Bill Diviney, the senior economist at ABN AMRO, notes that the FOMC cut the target range for the fed funds rate by 25bp to 2.00-2.25%, as widely expected.
- “Fed Chair Powell made a robust case for the move in his press conference, citing three key motivations: to insure against downside risks from trade tensions and the global manufacturing slowdown, to offset the effects those factors are already having on activity in the US (specifically the manufacturing sector), and finally, to bring inflation back to target.
- In addition to these, Powell also noted the decline in neutral rate estimates of FOMC members, which suggested the current policy stance was less accommodative than previously thought, as well as the decline in NAIRU estimates, which suggests more room for the labour market to expand without significant inflationary pressure.
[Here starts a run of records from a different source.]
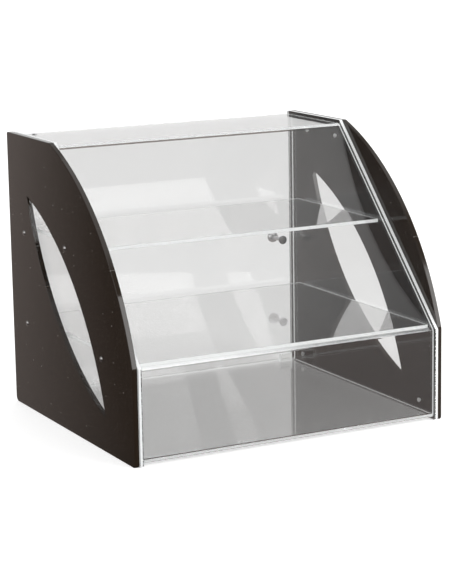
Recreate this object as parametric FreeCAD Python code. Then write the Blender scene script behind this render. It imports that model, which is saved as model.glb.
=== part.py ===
"""Countertop bakery display case: clear acrylic body, dark acrylic side panels, rear door.

Units are millimetres. +X is the right of the case seen from the front, the front faces -Y and
+Z is up. The origin is at the middle of the case's footprint, on the surface it stands on.
"""
import FreeCAD, Part
import math
import os

from FreeCAD import Vector

# ---- driving dimensions: the case ----
CASE_WIDTH = 477.0          # over the outer faces of the dark side panels
CASE_DEPTH = 413.0          # front edge to rear edge of a dark side panel
CASE_HEIGHT = 400.0
DARK_THICKNESS = 7.0        # dark side panels
CLEAR_THICKNESS = 5.0       # every clear sheet
ROOF_DEPTH = 157.0          # flat top edge of a side panel, from its rear edge forwards
KNEE_HEIGHT = 131.5         # top of the upright part of the front
FRONT_BULGE = 43.7          # rise of the curved front edge above its chord
CLEAR_PROUD = 2.0           # clear side sheets stand out in front of the upright dark edge
SHEET_GAP = 0.3             # air film between a dark panel and the clear sheet screwed to it
CEMENT_LINE = 0.15          # thickness of a cemented joint between clear pieces
EDGE_RECESS = 3.5           # bent shell lies this far inside the edges of the clear side sheets
ROOF_RECESS = 5.0           # its roof lies lower still, below the top edges

# ---- corners and bends ----
REAR_FOOT_RADIUS = 8.0
FRONT_FOOT_RADIUS = 4.0
REAR_TOP_RADIUS = 3.0
ROOF_FRONT_RADIUS = 8.0
KNEE_RADIUS = 12.0
BEND_RADIUS = 1.2           # inside radius of the shell's hot bends
POLISHED_EDGE = 0.5         # chamfer along the edges of the dark panels
EASED_EDGE = 0.2            # chamfer along the edges of the loose clear sheets

# ---- leaf cut-out in the dark panels ----
LEAF_SETBACK = 122.7        # its chord, measured square from the chord of the front edge
LEAF_TIP_RADIUS = 1.5

# ---- shelves, their pins and sleeves ----
UPPER_SHELF_SIDE_GAP = 5.0  # shelf end to clear side sheet
LOWER_SHELF_SIDE_GAP = 2.8
SHELF_FRONT_GAP = 1.5       # shelf to the sloping front, level
SHELF_REAR_SETBACK = 40.5   # rear edge of a shelf, in front of the panels' rear edges
RAIL_WIDTH = 5.0            # clear rail under the front edge of the lower shelf
RAIL_HEIGHT = 3.0
RAIL_GAP = 0.15             # air film between the rail and the shelf
UPPER_PIN_HEIGHT = 259.0
LOWER_PIN_HEIGHT = 126.5
REAR_PIN_SETBACK = 54.0     # from the rear edge of the side panels
UPPER_FRONT_PIN_SETBACK = 201.0
LOWER_FRONT_PIN_SETBACK = 314.5
PIN_SHANK_RADIUS = 2.0
PIN_HEAD_RADIUS = 4.0
PIN_HEAD_HEIGHT = 1.8
SLEEVE_RADIUS = 3.0
SLEEVE_LENGTH = 9.0
SLEEVE_BORE_STOP = 1.5      # closed end of the sleeve beyond the shank
HOLE_CLEARANCE = 0.15       # radial, round the pins and screws that pass through a sheet

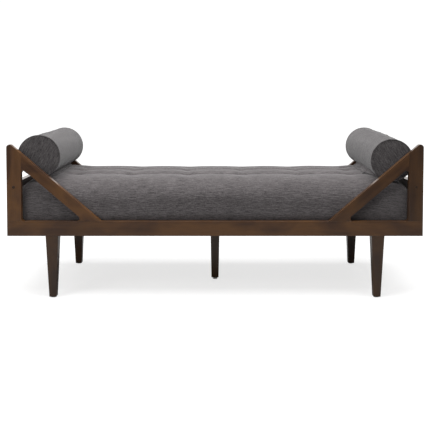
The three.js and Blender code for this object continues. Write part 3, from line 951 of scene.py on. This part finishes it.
def end_route(places, seam, end, centre):
    chosen = places[seam & (np.sign(places[:, 1]) == end)]
    angle = np.arctan2(chosen[:, 2] - centre.z, chosen[:, 0] - centre.x)
    return chosen[np.argsort(angle)]


# ---- Stage ----


def make_stage():
    start_clean()
    bpy.ops.mesh.primitive_plane_add(size=30, location=(0, 4, 0))
    floor = settle(bpy.context.object, "floor")
    material, tree, shader = new_material("pale_floor")
    shader.inputs["Base Color"].default_value = FLOOR_GREY
    shader.inputs["Emission Color"].default_value = WHITE
    seen = tree.nodes.new("ShaderNodeLightPath")
    distance = tree.nodes.new("ShaderNodeVectorMath")
    distance.operation = "LENGTH"
    tree.links.new(object_place(tree), distance.inputs[0])
    glow = remap(tree, distance.outputs["Value"], NEAR_DISTANCE, FAR_DISTANCE, NEAR_GLOW, FAR_GLOW)
    shown = math_node(tree, "MULTIPLY", seen.outputs["Is Camera Ray"], glow)
    tree.links.new(shown, shader.inputs["Emission Strength"])
    shader.inputs["Roughness"].default_value = 0.9
    shader.inputs["Specular IOR Level"].default_value = 0.0
    floor.data.materials.append(material)


def add_softbox(name, place, target, size, power):
    light = bpy.data.lights.new(name, "AREA")
    light.shape = "RECTANGLE"
    light.size, light.size_y = size
    light.energy = power
    lamp = bpy.data.objects.new(name, light)
    lamp.location = place
    lamp.rotation_euler = (Vector(target) - Vector(place)).to_track_quat("-Z", "Y").to_euler()
    lamp.visible_camera = False
    bpy.context.scene.collection.objects.link(lamp)


def make_lights():
    for name, (place, target, size, power) in LAMPS.items():
        add_softbox(name, place, target, size, power)
    world = bpy.data.worlds.new("room")
    world.use_nodes = True
    tree = world.node_tree
    room = tree.nodes["Background"]
    room.inputs["Color"].default_value = WHITE
    room.inputs["Strength"].default_value = ROOM_LIGHT
    backdrop = tree.nodes.new("ShaderNodeBackground")
    backdrop.inputs["Color"].default_value = WHITE
    backdrop.inputs["Strength"].default_value = BACKDROP_LIGHT
    seen = tree.nodes.new("ShaderNodeLightPath")
    choice = tree.nodes.new("ShaderNodeMixShader")
    tree.links.new(seen.outputs["Is Camera Ray"], choice.inputs["Fac"])
    tree.links.new(room.outputs["Background"], choice.inputs[1])
    tree.links.new(backdrop.outputs["Background"], choice.inputs[2])
    tree.links.new(choice.outputs["Shader"], tree.nodes["World Output"].inputs["Surface"])
    bpy.context.scene.world = world


def make_camera():
    camera = bpy.data.cameras.new("camera")
    camera.sensor_width = 36
    camera.lens = CAMERA_LENS
    camera.shift_y = CAMERA_SHIFT
    camera.clip_end = 60
    holder = bpy.data.objects.new("camera", camera)
    holder.location = CAMERA_PLACE
    holder.rotation_euler = (CAMERA_TILT, 0, 0)
    bpy.context.scene.collection.objects.link(holder)
    bpy.context.scene.camera = holder


make_camera()
make_lights()
make_stage()
dress_frame()

cloth = grey_cloth("grey_cloth", weave_map, DARK_THREAD, LIGHT_THREAD)
trim_cloth = grey_cloth("grey_cloth_trim", object_place, DARK_THREAD, LIGHT_THREAD)
bolster_cloth = grey_cloth("bolster_cloth", weave_map, BOLSTER_DARK_THREAD, BOLSTER_LIGHT_THREAD, spread=0.42)
# The ties' near-black cloth is painted shade at the bottom of the tuft pits.
tie_thread_pit_shade = grey_cloth("tie_thread_pit_shade", object_place, TIE_SHADED_DARK_THREAD, TIE_SHADED_LIGHT_THREAD)

mattress, end_loops = make_mattress()
mattress.data.materials.append(cloth)
make_welts(end_loops, trim_cloth)
make_ties(mattress, tie_thread_pit_shade)
for side_name, side_sign in SIDES.items():
    bolster = make_bolster(side_name, side_sign, bolster_cloth, trim_cloth)
    make_lip(side_name, side_sign, bolster, mattress, trim_cloth)

bpy.context.scene.view_settings.view_transform = "Standard"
- However, Powell also sought to manage expectations for further aggressive rate cuts. When questioned on whether one 25bp cut would be enough, he emphasized the path the FOMC has been on since the beginning of the year, moving from a hiking bias, to a neutral stance, and then to an easing bias – and how this by itself had provided significant stimulus by easing financial conditions.
- Powell failed to "out-dove" market expectations for rate cuts, with equity markets declining, the dollar rising, and OIS pricing of rate cuts receding c.7bp (with 58bp of cuts still priced by next year).
- All told, the outcome supports our view that the Fed will deliver an additional two 25bp cuts by Q1 2020.